В языковом сообществе жаргон — диалект, так как очевидным образом сохраняет грамматический строй, словообразовательные модели и прочие признаки принадлежности национальному языку, в котором бытует. Это видно, например, по «Петербургскому дворнику» В. Луганского (Даля), впервые опубликованному и 1844 году в «Физиологии Петербурга» и воспроизводящему речь петербургских мазуриков середины позапрошлого века. Шапки у воров называлась камлюх, «украсть» было стырить (сейчас этот глагол с сохранением значения принадлежит просторечию), «украсть шапку» — стырить камлюх. А вот фрагмент целой фразы: перетырить жулилу гоньки и грабли (перетырить — передать украденное, жулило — мальчишка-помощник, гоньки — сапоги, грабли — перчатки). Сохраняется pluralia tantum в названии часов (веснухи), сохраняются свойственные языку того времени и старомодные ныне обороты с вопросительным «что» в значении «сколько», например, что клею? (Даль 1984, 81); клей — добытое воровством. По первому впечатлению, речь воров сопоставима с речью, например, заезжего крестьянина-помора, тоже употреблящего малопонятные окружающим слова (лахта — бухта, полуночник — северо-восток), но при всем том несомненно говорящего по-русски.

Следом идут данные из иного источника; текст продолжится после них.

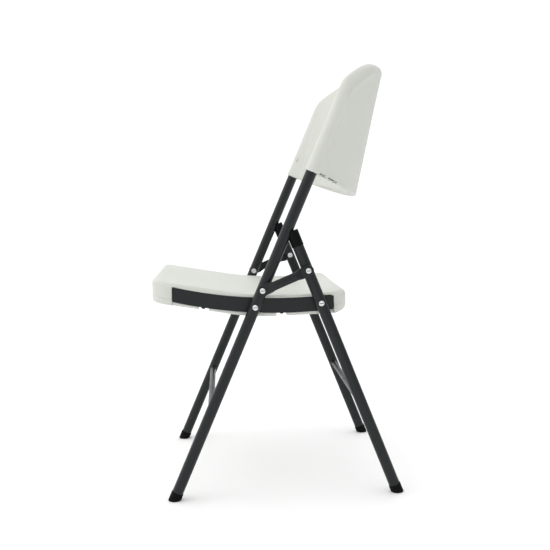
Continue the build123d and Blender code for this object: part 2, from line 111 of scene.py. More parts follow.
def object_material(name, build):
    """A new material whose tree holds a Principled shader made by build(tree, position)."""
    made = bpy.data.materials.new(name)
    made.use_nodes = True
    made.node_tree.nodes.clear()
    place = add_node(made.node_tree, "TexCoord").outputs["Object"]
    shader = build(made.node_tree, place)
    add_node(made.node_tree, "OutputMaterial", {"Surface": shader.outputs["BSDF"]})
    return made


def pattern(tree, place, size_mm, detail=2.0, roughness=0.5, stretch=(1, 1, 1)):
    """Noise whose blotches are size_mm across, from 0 to 1."""
    mapped = add_node(tree, "Mapping", {"Vector": place}, Scale=stretch)
    return add_node(tree, "TexNoise", {"Vector": mapped.outputs["Vector"]}, Scale=per_metre(size_mm),
                    Detail=detail, Roughness=roughness).outputs["Fac"]


def ramp(tree, value, low, high, start=0.0, end=1.0):
    """Maps value from start..end to low..high."""
    return add_node(tree, "MapRange", {"Value": value}, From_Min=start, From_Max=end, To_Min=low,
                    To_Max=high).outputs["Result"]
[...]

Если группа локально закреплена, ее жаргон приобретает, казалось бы, самый главный — географический — признак диалекта. Именно поэтому в словаре П. Палласа среди образцов лексики других (естественных) языков и диалектов появился «суздальский язык» с не менее богатым, чем у прочих языков, лексиконом. В действительности под именем «суздальского» в словарь Палласа попал так называемый «офенский язык» — развитой жаргон, принадлежавший весьма многочисленной и локально незакрепленной группе бродячих торговцев-коробейников (самоназвание масыки), осуществлявших свои операции зачастую в контакте с ворами, контрабандистами и прочими криминальными группами; широким полем профессиональной деятельности обусловлено и лексическое богатство этого жаргона, повлиявшего на многие другие — воровские, нищенские, кобзарские, некоторые из ремесленных. Родина офенского языка — Владимирская губерния, откуда еще в начале XVIII века расходились по России коробейники, так что на Суздальской ярмарке жаргон явившихся домой на побывку офеней мог доминировать над великорусским говором старожилов.